In re Sewell, 180 F.3d at 711.
The conclusions reached by the Fifth and Seventh Circuits are consistent with the Ninth Circuit's directive in Rueter that, under Shumate, a plan is ERISA-qualified so long as it contains the anti-alienation language required under ERISA. These holdings are also consistent with ERISA, which contains separate enforcement mechanisms for pension plans depending on whether or not they are tax-qualified plans. See 29 U.S.C. § 1132(a)-(b).
Finally, several courts of appeals have either expressly or implicitly acknowledged that 26 U.S.C. § 401, under which the Trustee relies, is not incorporated into ERISA. See Stamper v. Total Petroleum, Inc. Ret. Plan For Hourly Rated Emps.
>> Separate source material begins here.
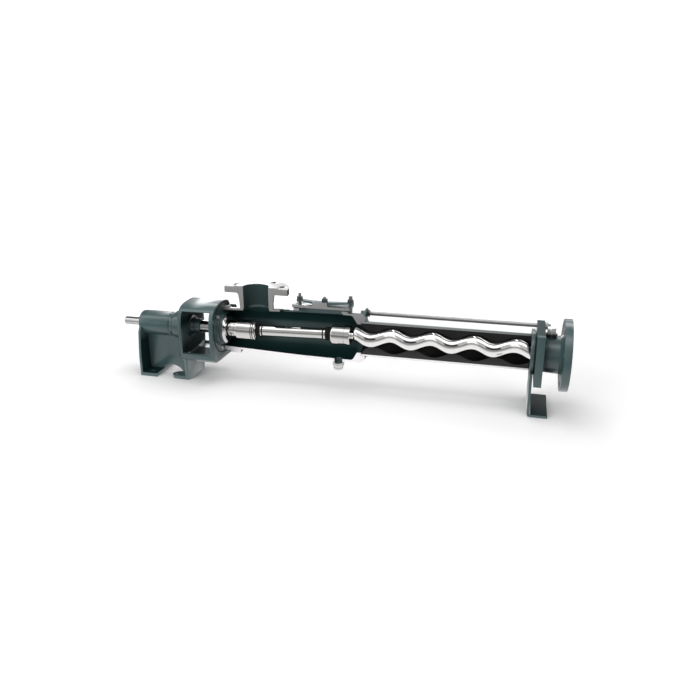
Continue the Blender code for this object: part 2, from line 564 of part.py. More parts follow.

With The Bargaining Unit Represented By Local 642 Of The Int'l Union Of Operating Eng'rs (AFL-CIO), 188 F.3d 1233, 1238 (10th Cir. 1999), quoting, Reklau v. Merchs. Nat'l Corp., 808 F.2d 628, 631 (7th Cir. 1986) ("`There is no basis, under . . . ERISA, to find that the provisions of [26 U.S.C.] § 401 — which relate solely to the criteria for tax qualification under the Internal Revenue Code — are imposed on pension plans by the substantive terms of ERISA. We are convinced that had Congress intended that § 401 of the I.R.C. be applicable to ERISA, it would have so stated in clear and unambiguous language as it did in 29 U.S.C. § 1202(c) with §§ 410(a), 411 and 412 of the I.R.C. We thus refuse to read § 401(a) of the I.R.C. as applicable to ERISA."); see also McDaniel v. Chevron Corp., 203 F.3d 1099 (9th Cir. 2000) (approvingly citing to Stamper and Reklau); West v. Clarke Murphy, Jr. Self Employed Pension Plan, 99 F.3d 166, 169 (4th Cir. 1996) (approvingly citing to Reklau).
For all of these reasons, the PSP is not property of the estate, and the court "should not make a decision on the exemption question." In re Spirtos, 992 F.2d at 1007.
IT IS THEREFORE ORDERED that the Trustee's Objection to Exemption, Docket No. 67, be, and the same hereby is, OVERRULED AS MOOT.
IT IS THEREFORE ORDERED that the Second Objection to Exemption, Docket No. 71, be, and the same hereby is, OVERRULED AS MOOT.